Major Deal Preserves Ranch Land in California

By Felicity Barringer – The New York Times Staff Writer
Friday, May 9, 2008
7

Almost 90 percent of one of Southern California’s best-known ranches — long the property of one of the state’s best-known newspaper families — will be kept permanently free of development under the terms of a deal announced on Thursday between the ranch corporation and five major conservation organizations.

"This is the Holy Grail of conservation in California," said Joel Reynolds of the Natural Resources Defense Council. Bill Corcoran, the senior regional representative of the Sierra Club, added that the property, known as the Tejon Ranch, which reaches from the firs of the southern Sierra Nevada across the dry Tehachapi Mountains and west to the coastal range, "is the keystone for protecting Southern California’s natural legacy."

In return for the commitment to allow easements on roughly 240,000 acres, the groups, including the Sierra Club, Audubon California and the Natural Resources Defense Council, will give up their opposition to industrial, resort and residential development on another 30,000 acres near Interstate 5.

The agreement brings to an end a standoff between Tejon Ranch, a publicly traded company formed after the Chandler family heirs, onetime owners of The Los Angeles Times, sold the land more than a decade ago, and conservation groups that wanted to prevent the ranchland, with its varied ecosystems, from becoming part of the sprawl of greater Los Angeles.

"What this agreement does today is it clears the way for us to go ahead" and seek permits for development from local and state environmental and land-use authorities, said Bob Stine, the executive director of the ranch, 60 miles north of Los Angeles. "That process can now go ahead without the environmental groups opposing it."

Pete Bloom, a scientist who worked on California’s program to recover endangered condors in the 1980s, said the land to be conserved would be "ideal foraging and roosting habitat" for the condor. "They would use it as a place to have lunch and dinner," Mr. Bloom said.

The lands to be put under conservation easement would be governed by a new nonprofit entity, the Tejon Ranch Conservancy. This group would ensure the permanent protection of about 178,000 acres "through a combination of dedicated conservation easements and designated project open spaces," according to a statement released by the ranch and the groups on Thursday.
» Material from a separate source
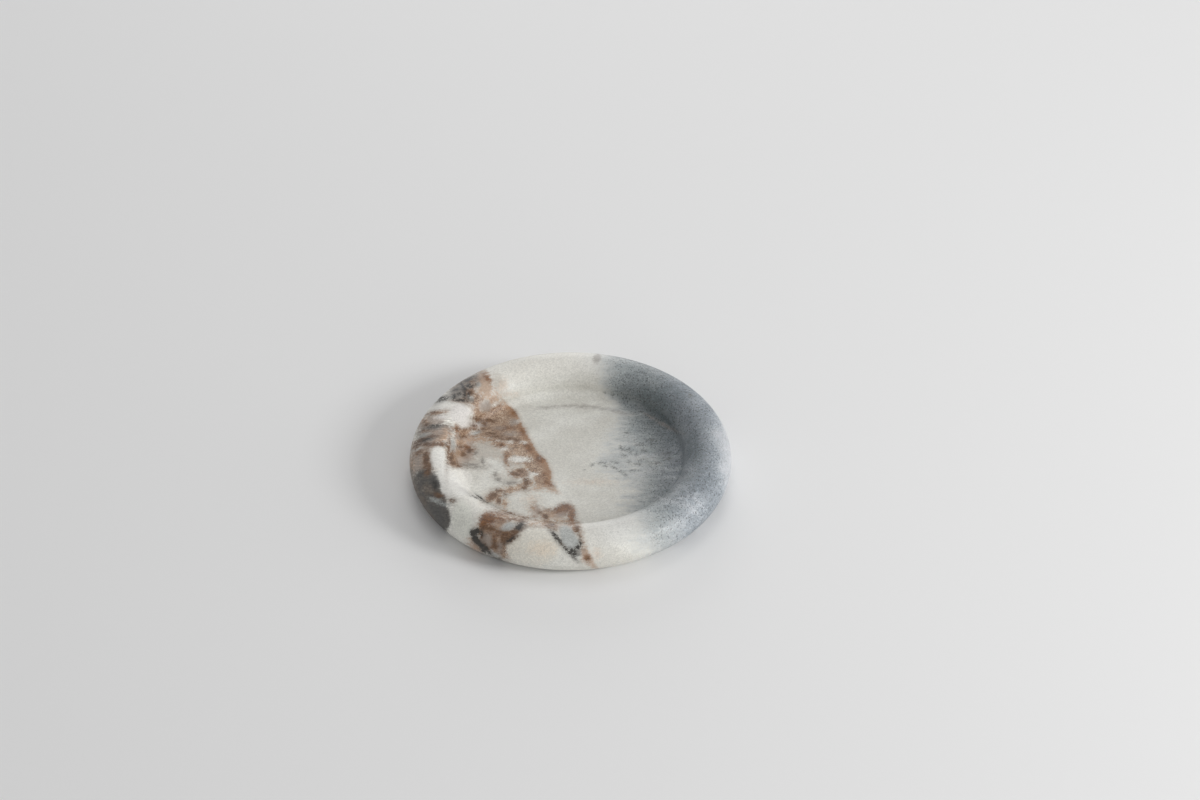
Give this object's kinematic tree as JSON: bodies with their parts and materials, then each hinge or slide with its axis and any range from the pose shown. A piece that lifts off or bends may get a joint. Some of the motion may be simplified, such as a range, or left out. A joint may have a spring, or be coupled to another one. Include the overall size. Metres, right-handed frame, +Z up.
{
  "type": "stone tray",
  "caption": "Small round stone tray: a full rolled rim goes round a flat shallow well, and felt pads set in the underside keep it off the table. For keys, jewellery or soap.",
  "frame": {"origin": "on the surface that the tray stands on, under its centre", "axes": "+Z up, along the axis that the body was turned on; the picture looks along +Y, with +X to its right"},
  "size_m": [0.16, 0.16, 0.0204],
  "materials": {
    "stone": "honed natural marble: warm white, rust-brown and slate-grey figure, fine grain",
    "felt": "dense grey wool felt",
    "adhesive": "thin acrylic adhesive film"
  },
  "bodies": {
    "root": {"stone_body": "stone", "felt_pad_1": "felt", "felt_pad_2": "felt", "felt_pad_3": "felt", "felt_pad_4": "felt", "adhesive_disc_1": "adhesive", "adhesive_disc_2": "adhesive", "adhesive_disc_3": "adhesive", "adhesive_disc_4": "adhesive"}
  },
  "joints": []
}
In addition, about 10,000 acres would be set aside for 37 miles of the Pacific Crest Trail, which runs from Mexico to Canada and would be rerouted to the ranch’s land.

The conservation groups would have the right to buy — almost certainly with the aid of a state-sponsored bond issue — another 62,000 acres within three years. Tejon Ranch would accept the value set by a state appraiser, according to both Mr. Stine and Mr. Reynolds of the Natural Resources Defense Council.

Mr. Reynolds also noted that public access to the ranch, from the grasslands to the gnarled Joshua trees, would be guaranteed, and that a 49,000-acre park would most likely be created out of some of the land where the ranch now runs cattle and harvests pistachios and walnuts.